Some results are deliberately never cached:
- Anonymous outcomes — including failed authentication, anonymous access, and requests originating from within the platform itself — always go through the authentication service.
- Tokens without a
jticlaim — without a stable identifier they cannot be cached safely, so each such request is authenticated anew.
Keeping authentication results fresh
Beyond time-to-live expiry, the authentication cache is invalidated whenever a change could affect an authentication decision. Invalidation happens at two granularities:
- Per-identity — cached entries for a user are removed when that user's profile is updated, role assignments change, or the user is disabled or deleted. The cached entry for a certificate is removed when its user association changes or when the certificate is revoked through the platform. The next request from that identity re-authenticates.
- Global — when a role itself changes (the role is updated or deleted, or its permissions are changed), the entire authentication cache is cleared. Because such a change can affect every user holding that role, clearing all entries is the safe choice; all identities re-authenticate on their next request.
Certificate chain cache
Resolving a certificate's full chain of trust requires walking issuer relationships in the database.

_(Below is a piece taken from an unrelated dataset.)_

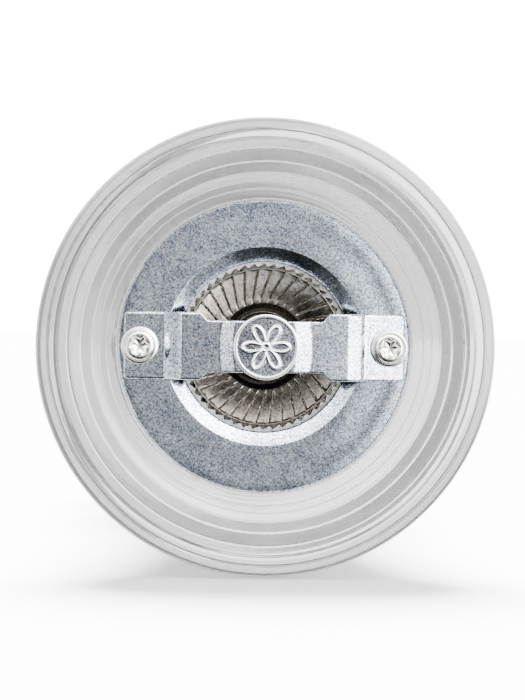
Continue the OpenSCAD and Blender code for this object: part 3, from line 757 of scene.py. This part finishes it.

Core caches resolved certificate chains so this work is not repeated for every request that needs them.
Because a single certificate change can affect many chains — any chain whose path passes through the changed certificate — the certificate chain cache is cleared in full whenever a certificate is modified, rather than evicting individual entries.
Cryptographic key item cache
Core caches cryptographic key items so that frequently accessed key metadata does not have to be reloaded on every use. Entries are keyed by the key item's UUID and evicted individually whenever that key item changes.
Connector API client cache
Calls to connectors rely on connector routing information that would otherwise be looked up repeatedly. Core caches this per-connector lookup so connector calls avoid the repeated resolution. The entry for a connector is evicted when that connector is edited or deleted, so configuration changes take effect immediately.
Effective time of changes
How quickly a cached value becomes consistent with a fresh recomputation depends on where the change is observed:
- On the instance that processed the change — invalidation is immediate. The next request on that instance sees the new value.
- On other instances in a high-availability deployment — those instances did not observe the change. Their cached entries continue to serve the previous value until they expire by time-to-live.
In practice this means:
- User-affecting changes (disabling a user, changing role permissions, revoking a user's certificate association) become effective platform-wide within the time-to-live window — not instantly.
- Credentials revoked outside of
Coreare not signalled to the cache. This includes JWTs revoked at the identity provider and client certificates revoked at the issuing CA but not yet reflected inCore's own certificate state. The cached authentication outcome remains valid for that credential until its time-to-live elapses. - A role change clears the entire authentication cache on the processing instance, so every cached identity there re-authenticates on its next request — briefly raising load on the authentication service.
Operational considerations
Because caches are held in memory on each Core instance, they are not shared across a high-availability deployment: each instance maintains its own cache, and an entry evicted on one instance remains on the others until it expires or is independently evicted there.
Entries also do not survive a restart — caches start empty and warm up as requests arrive. The first requests after a restart pay the full uncached cost; subsequent requests benefit from the cached results as each cache reaches steady state.
Resetting a cache
In normal operation a cache never needs to be reset by hand. Entries are removed automatically whenever the underlying data changes — a single key is evicted when its object changes, and the whole authentication cache is cleared when a role changes — and any entry that is not invalidated expires on its own once its time-to-live elapses (five minutes by default).
There is currently no runtime endpoint to flush a cache: at present the management interface exposes only health and info, so caches cannot be cleared through an API call today. When a full reset is genuinely required — for example after a direct database change that bypasses Core — the supported way to discard all cached state is to restart the Core instance. Because caches are in-memory and per-instance, they start empty on boot and warm up again as requests arrive; in a high-availability deployment each instance must be restarted to clear its own copy.